Vol one of 1967 has the first batch of orders in the 3rd of Jan edition, pages 3 to 12 at approx 42 orders per page. Total about 398 orders. Batch #2 is in the 6th of June edition, pages 526 to 535. Total about 356 orders. Batch #3 is in Volume two edition, pages 1013 to 1027. Total about 714 orders........... Total for 1967 approx 1468 orders.
Interestingly, the batches themselves are generally listed by several girls in a row, then several boys in a row. They are also usually sub-grouped around certain areas. But they also jump all over the place at odd times. There seem to be no hard and fast rules governing the lists, just generalisations. Note that most adoptees go to a couple named as "Mr and Mrs"; the odd one to a "Mrs" only and a very rare one to a "Miss". The occasional one is in Irish.

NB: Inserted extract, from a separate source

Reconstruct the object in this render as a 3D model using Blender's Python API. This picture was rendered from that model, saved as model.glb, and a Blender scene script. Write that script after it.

If you wish to use the Iris lists to trace forward, you must have at least the new/adoptive first name of the person you're trying to trace and a rough date of birth (to within a year or two). Other helpful information would be geographical location and the date of that person's adoption order (ie, the date the court actually issued the order). Then join the national Library in Kildare Street and order a couple of years supply of Iris dating from a couple of months after that person was born. Go through the books slowly and write out all the names of adoptees with the same first name for at least two years and up to three years, after their date of birth (if you have the date of the adoption/court order, then look through the lists starting from just after that date and it should be in the next 1, 2 or 3 batchs). You can also just make a note of all the batchs you find, photocopy them and check at home. After you have a list of names, you can simply apply for birth certs for all of them online BUT always using the same date of birth for the person you are looking for.

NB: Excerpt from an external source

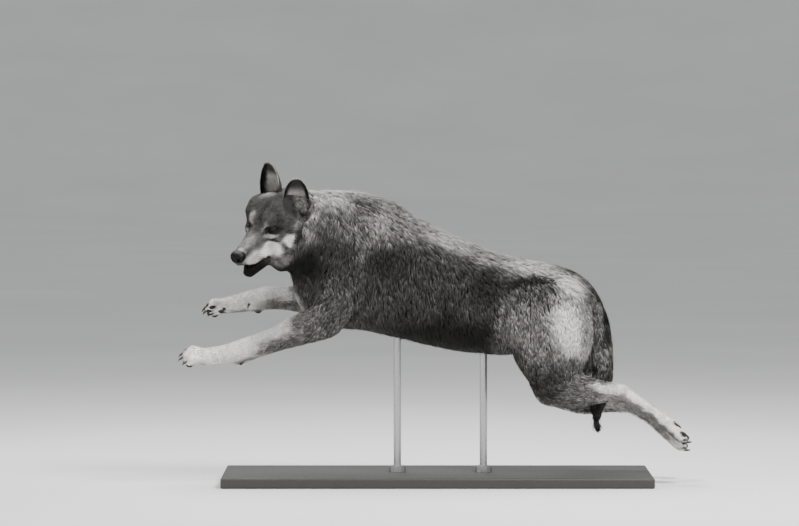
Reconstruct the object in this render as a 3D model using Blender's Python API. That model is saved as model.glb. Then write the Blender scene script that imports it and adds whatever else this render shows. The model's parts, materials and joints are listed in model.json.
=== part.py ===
"""A leaping wolf at life size, held over a plain stand by two rods.

The body is built up from rounded masses and tapered limbs, fused into one form, thinned, and parted by
thin cuts into the pieces that a person would name. Ears, nose, eyes, claws, tail and rods are made on their
own, and let into the form with a small gap.

Metres. +Z is up, the wolf leaps towards -X, and its left side is towards -Y. The origin is the middle of the
stand's underside. The outer surface is that of the coat, out to the tips of the hair.
"""

import math

import bmesh
import bpy
import numpy as np
from mathutils import Matrix, Vector

# --- Sizes of the whole -------------------------------------------------------------------------------

GAP = 0.0004  # between two pieces that touch
LEFT, RIGHT = -1, 1  # the side of a paired piece, as the sign of its Y

BASE_SIZE = Vector((1.24, 0.46, 0.03))
BASE_BEVEL = 0.005
ROD_RADIUS = 0.011
COLLAR_RADIUS, COLLAR_HEIGHT = 0.026, 0.018
ROD_DEPTH_IN_BODY = 0.075
RODS = {"front": (-0.115, 0.405), "rear": (0.135, 0.372)}  # X, and height of the coat there

FORM_VOXEL = 0.0045
FORM_SMOOTHING = 7
FORM_TRIANGLES = 2300
FINE_SHARE = 0.00005  # how much more of the detail the head and the paws keep

# --- Head: origin between the eyes, +X to the nose, +Y to the wolf's left, +Z to the crown ---------------

HEAD_PLACE = Vector((-0.510, -0.072, 0.741))
HEAD_TURN, HEAD_NOD, HEAD_TILT = (math.radians(a) for a in (54, 28, -13))
HEAD_SIZE = 1.05
EYE_RADIUS = 0.0125
EYE_PLACE = Vector((-0.010, 0.0340, 0.002))
EAR_ROOT = {LEFT: Vector((-0.112, 0.047, 0.006)), RIGHT: Vector((-0.116, -0.033, 0.022))}
EAR_TURN = math.radians(32)  # outwards, from facing the nose
EAR_LEAN = {LEFT: math.radians(-4), RIGHT: math.radians(6)}  # sideways
EAR_SWING = {LEFT: math.radians(-4), RIGHT: math.radians(-9)}  # backwards
EAR_BLADE = [  # height, half width and half depth
    (0.000, 0.040, 0.024),
    (0.038, 0.042, 0.020),
    (0.074, 0.031, 0.013),
    (0.097, 0.015, 0.007),
    (0.106, 0.004, 0.004),
]
JAW_HINGE = Vector((-0.065, 0, -0.045))
JAW_OPEN = math.radians(9)
MOUTH_CORNER = Vector((0.030, 0, -0.066))
MOUTH_HALF_WIDTH = 0.05

# --- Joints of the limbs: X, Y, Z ----------------------------------------------------------------------

FORELEG = {
    LEFT: {
        "shoulder": (-0.235, -0.082, 0.645),
        "elbow": (-0.318, -0.104, 0.474),
        "forearm": (-0.404, -0.104, 0.445),
        "above_wrist": (-0.467, -0.102, 0.4195),
        "wrist": (-0.545, -0.100, 0.392),
        "pastern": (-0.612, -0.100, 0.375),
        "knuckles": (-0.664, -0.100, 0.371),
        "toes": (-0.738, -0.100, 0.372),
    },
    RIGHT: {
        "shoulder": (-0.225, 0.082, 0.700),
        "elbow": (-0.278, 0.102, 0.522),
        "forearm": (-0.385, 0.102, 0.528),
        "above_wrist": (-0.440, 0.100, 0.530),
        "wrist": (-0.500, 0.098, 0.531),
        "pastern": (-0.560, 0.098, 0.519),
        "knuckles": (-0.607, 0.098, 0.511),
        "toes": (-0.682, 0.098, 0.496),
    },
}
HIND_LEG = {
    LEFT: {
        "hip": (0.355, -0.068, 0.540),
        "thigh": (0.332, -0.086, 0.450),
        "above_knee": (0.325, -0.094, 0.355),
        "knee": (0.318, -0.098, 0.285),
        "calf": (0.400, -0.093, 0.272),
        "above_hock": (0.470, -0.084, 0.268),
        "hock": (0.532, -0.080, 0.264),
        "shin": (0.603, -0.080, 0.223),
        "knuckles": (0.668, -0.080, 0.172),
        "toes": (0.741, -0.080, 0.103),
    },
    RIGHT: {
        "hip": (0.360, 0.068, 0.535),
        "thigh": (0.358, 0.086, 0.440),
        "above_knee": (0.366, 0.094, 0.335),
        "knee": (0.368, 0.098, 0.262),
        "calf": (0.440, 0.091, 0.242),
        "above_hock": (0.505, 0.080, 0.230),
        "hock": (0.562, 0.074, 0.221),
        "shin": (0.622, 0.074, 0.184),
        "knuckles": (0.676, 0.074, 0.138),
        "toes": (0.741, 0.074, 0.074),
    },
}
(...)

Certs cost E11 each but the HSE will refund E8 for all of the certs which don't match. If the person you are tracing has an unusual first name, it makes the trace a lot easier and faster! Remember that Iris will give the original address of the adoptee while the GRO Adopted Children's Register will not. You can also trace using the Adopted Childrens Register in Roscommon (and GRO Dublin?) to cross reference first names and dates of birth to get a surname; and then use Iris to find that persons' original address (See ARA main website for full details @ http://www.adoptionrightsalliance.com/searchandreunion.htm )
Paul Redmond April 2012
The information contained in Iris Oifigiúil would be of use to natural parents or anyone seeking a sibling who was adopted but it would have to used in tandem with the Index to the Adopted Children's Register located in the Research Room of the GRO, which does give Dates of Birth. So someone looking for an adopted person, would first get a list of names from the index, using the Date of Birth as the means for identifying the person though if you had a first name (which an agency should provide to a searcher), that would help narrow the search even further.
The names from your short list could then be matched to addresses contained in Iris Oifigiúil.